В тридцать седьмом многих врагов народа в лагере постреляли. Нам в пожарке особое поручение дали — расстрелянных закапывать. Помню, на морозе их раздели. От холода дрожат, испугались. Один из них митинг хотел устроить. Стал кричать: «Красноармейцы, вас обманывают подлые изменники революции!» Его, правда, быстренько пришили, чикаться не стали.

Потом меня бригадиром поставили. В лесу работали. А в бригаде — сплошь интеллигенция разная. Работать не привыкли. Друг друга по имени-отчеству величали. Помню, один профессор был. Норму, ясное дело, не выполняли. Я их крепко прижимал. Бывало, в мороз поставлю на пенек — стой, пока не околеешь! Конвой помогал мне. А то и дрыном, бывало, по спине погуляю. Многие из них там остались».
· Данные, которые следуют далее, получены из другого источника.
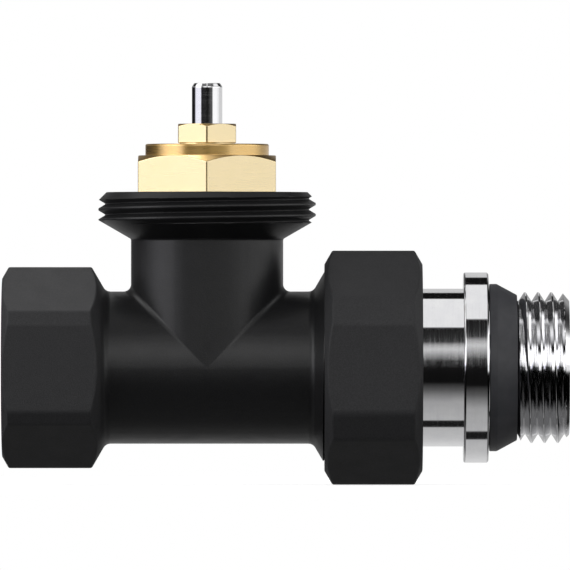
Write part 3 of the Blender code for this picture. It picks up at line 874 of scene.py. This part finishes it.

Конец авторитету Малолетки наступил совершенно неожиданно, причем я оказался свидетелем его унижения. Как-то в наш лагерный карантин пришел новый этап. Заключенных привезли из «закрытки», то есть из тюрьмы, где отбывали срок особо тяжкие рецидивисты. После тюрьмы их переводили в лагеря с повышенной режимностью. Обычно их держали у нас в карантине сутки или немного более, после чего отправляли в глубинку, на лесоповальные пункты. Санитарную обработку они проходили под наблюдением конвоя в лагерной бане.

В тот вечер мылись заключенные нашего барака. Малолетка, как всегда, занимал в моечной самое лучшее место и проводил там много времени. Я помылся, вышел в предбанник и уже оделся, когда из карантина в сопровождении двух надзирателей привели режимников.

Их было человек десять, и среди них выделялся невысокого роста крепыш, спина и грудь которого были густо разрисованы цветными наколками.

— Курить есть, батя? — спросил он меня. Я протянул ему мешочек с махоркой.

— Я смотрю, у вас тут порядочек, банька подходящая, — сказал парень, оглядывая помещение предбанника.

В это время из моечной вышел Малолетка. От жары он слегка одурел и в банном чаду не заметил вновь прибывших. Однако его хорошо разглядел мой собеседник.

— Вот ты где, однако, прячешься, Малолетка, — весело закричал крепыш. — Наконец-то я тебя нашел! Сорвался ты, сука, тогда с моего ножа, но теперь адрес твой известен. Не уйдешь!

Среди прибывших раздался сдержанный смешок.

Малолетка побледнел, как-то съежился, не одеваясь, в одних трусах, выскочил на улицу. На дворе стояла поздняя осень и было довольно холодно. Глядя на него, трудно было поверить, что он умеет так быстро бегать. Не останавливаясь, он домчался до вахты, а уже через минуту появились конвойные и увели этапников за зону. На этот раз Малолетка был спасен.

В лагере между уголовниками хорошо налажен беспроволочный телеграф, и уже на следующий день всем на ОЛПе стало известно много нового из биографии Малолетки. Оказывается, наш «старый лагерный волк» еще с тридцатых годов был связан с надзором, одно время даже состоял в самоохране, что доверялось обычно бывшим военнослужащим, совершившим в армии мелкое уголовное преступление. Воров, да еще и рецидивистов в самоохрану, конечно, не брали. Словом, он был «сукой» со стажем.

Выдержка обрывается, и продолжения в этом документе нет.